Postby Alex » Sat Jul 04, 2009 6:03 pm

tuxphobia, i'll try and answer at least some of your questions.


"which is the fastest linux audio distro?"

That's a tough one, that depends on how much effort you put in. Ubuntu, Fedora, and Debian are desktop variants that have versions for making music. Be aware with these distros, that you will face a challenge, and posssibly a conflict between the Jack audio server, and the pulseaudio domestic server that is packaged with these distros by default. There is a wealth of angst on the interlink, detailing the challenges of taking this path. You'll need to decide if your music making box is dedicated to just making and recording music, or as a dual use box, where you wish to play games, do the youtube shuffle, etc...
If you're building a dedicated audio box, then:
My weapon of choice is Gentoo, using what's called the pro-audio overlay. Gentoo can be configured and tweaked to a fine degree for music production.
If you still want a debian based distro, that's fairly easy to setup and use (more or less plug and play), then you might be interested in 64Studio version 3.

"What apps?"

There's a big collection, again depending which way you jump. Google for linux audio apps,and you'll get a long list from which to choose.

"sharing maps."

I wish we could, but we setup maps according to personal wishes, and even 2 VSL users will have different maps.
so it's worth thinking about what you want, and where you want it, then building up maps of your own. Perhaps one day the sample lib manufacturers will have the courage to embrace linux as a viable option (and i can assure you it is) and build generic maps for their products, that users on all platforms can use. Given the surge towards dedicated players, i don't think we'll ever see this day.

"can i route audio/midi over lan?"

Yes you can.
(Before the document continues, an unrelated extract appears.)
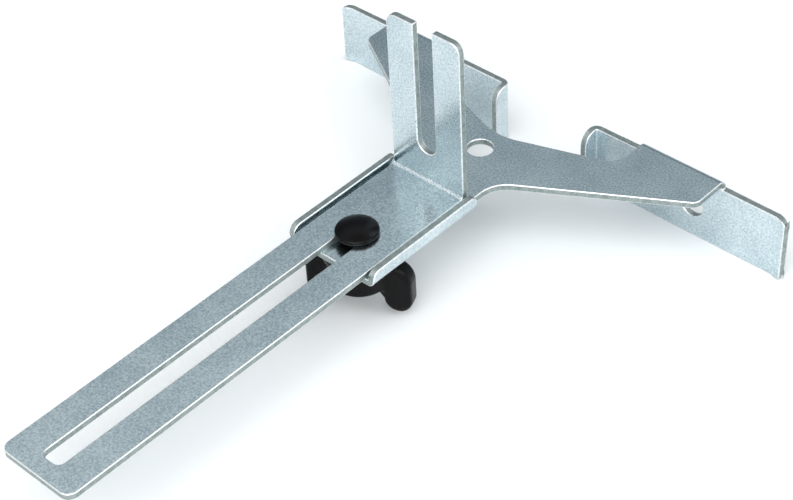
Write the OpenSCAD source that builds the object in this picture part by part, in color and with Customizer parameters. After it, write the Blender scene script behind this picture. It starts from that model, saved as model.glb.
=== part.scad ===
// Adjustable edge guide for a small router.
// A slotted angle plate slides in the channel of a forked fence plate. A round-head
// bolt holds the two together, and a wing nut below locks the setting.
// The origin is the centre of the pivot hole, on the fence plate's top face.
// +X runs along the fence, +Y points at the workpiece and +Z is up.

/* [Sheet steel] */
// Thickness of both plates
sheet_t = 2; // [1.6:0.1:2.4]
// Inside radius of a sharp bend
bend_r = 1; // [0.6:0.1:1.2]

/* [Guide plate] */
// Width of the slotted arm and of the upright
arm_w = 25; // [24:0.5:26]
// Length from the free end to the back of the upright
arm_l = 140; // [130:1:160]
// Height of the upright above the arm's underside
upright_h = 51.5; // [45:0.5:60]
// Width of the slot in the arm and of the slot in the upright
slot_w = 6.5; // [6.3:0.1:7]
// Steel left between the free end and the arm's slot
slot_margin = 5; // [4:0.5:8]
// Lowest point of the upright's slot above the arm's underside
fork_bottom = 11.2; // [8:0.2:15]
// Corner radius of the arm's free end
arm_corner_r = 3; // [1:0.5:4]
// Radius of the fork's outer top corners
fork_corner_r = 3; // [1:0.5:4]

/* [Fence plate] */
// Length of the whole fence
fence_l = 162.6; // [158:0.2:170]
// Height of the fence flanges
fence_h = 20.2; // [18:0.2:22]
// Gap between the two fence flanges, where the cutter runs
cutter_gap = 30.8; // [26:0.2:32]
// Pivot hole to the fence's working face
fence_reach = 31.8; // [31:0.2:34]
// Length of the return lip at each flange's inner end
lip_l = 6.8; // [6.6:0.1:8]
// Length of the turned-back tip at each flange's outer end
tip_l = 3.8; // [3:0.1:5]
// Angle of that tip
tip_angle = 18; // [10:1:25]
// Diameter of the pivot hole
pivot_d = 7.5; // [6:0.1:8.5]
// Diameter of the screw holes in the flanges
screw_hole_d = 7; // [5:0.1:8]
// Distance between the screw holes
screw_spacing = 101.6; // [100:0.2:108]

/* [Channel] */
// Inside width of the channel that guides the arm
channel_w = 26.6; // [26.2:0.1:27]
// Height of the channel's lips above the fence plate
channel_h = 3.1; // [2.8:0.1:4]

/* [Clamp] */
// Diameter of the bolt's head
head_d = 12; // [10:0.2:13]
// Height of the bolt's head
head_h = 2.9; // [2.2:0.1:3.5]
// Diameter of the bolt's shank
shank_d = 5.9; // [5.5:0.1:6]
// Length of the bolt under its head
bolt_l = 16; // [14:0.5:18]
// Diameter of the wing nut's flange
nut_d = 20; // [18:0.5:22]
// Height of the wing nut's flange
nut_flange_h = 3; // [2:0.2:4]
// Height of the whole wing nut
nut_h = 19.2; // [18.4:0.2:22]
// Span across the wings
wing_span = 30.4; // [29:0.2:33]
// Direction of the wings at rest, counted from +X
wing_angle = 22; // [0:1:90]

/* [Hidden] */
$fn = 48;

eps = 0.01;
over = 1;                                 // how far a cutter runs past a face
bite = 0.01;                              // how far a fillet runs into the edges it joins

// Places along Y
face_y = fence_reach;                     // working face of the fence
flange_y = face_y - sheet_t;              // back of the fence flanges
upright_y = -19.5;                        // back of the upright
arm_end_y = upright_y - arm_l;            // free end of the arm
bolt_y = -49.4;                           // axis of the clamp bolt
stem_end_y = -59.7;                       // end of the fence plate's stem
channel_y0 = stem_end_y;                  // the channel's lips
channel_y1 = -19;

// Guide plate
outer_r = bend_r + sheet_t;
neck_w = slot_w - 0.3;                    // square neck of the bolt, in the slot
neck_h = sheet_t - 0.2;
stop_gap = 1.6;                           // neck to the slot's end, with the guide at rest
slot_corner_r = 2;
slot_y0 = arm_end_y + slot_margin;
slot_y1 = bolt_y + neck_w / 2 + stop_gap;

// Fence plate
flange_drop = outer_r;                    // the flanges' top edge is where their bend ends
flange_low = flange_drop + fence_h;
arm_in_x = 33.2;                          // the stretch where plate and flange are bent
arm_out_x = 60;
lip_bend_r = 0.5;                         // inside radius of the return lip's bend
lip_outer_r = lip_bend_r + sheet_t;
lip_corner_r = 4;
tip_corner_r = 2.5;
channel_bend_r = 0.5;                     // inside radius of the channel's bends
channel_front_r = 2;                      // corners of the channel's lips
channel_rear_r = 3;
stem_fillet_r = 9;                        // where the stem meets the arms
arm_angle = 30.5;                         // direction of the arms' front edges
arm_front_r = 3;
front_x = 32.2;                           // a point on the right arm's front edge
front_y = 2;
notch_y = 8.1;                            // lowest point of the notch between the arms
notch_r = 18;
notch_angle = 19;                         // direction of the notch's sides
notch_corner_r = 6;                       // where the notch meets the arms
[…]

You'll need to install JACK on all your machines, choose a master, and make the others slaves. See http://www.jackaudio.org for details. This sound server uses a protocol called Netjack to manage the streaming.

"My beloved Stylus RMX"

No idea. It's a win app that may or mat not run in an emulation app called WINE. Go to the wine website, and check the application state matrix to see if anyone has tried and tested Stylus in the Wine environment, and what result they ended up with.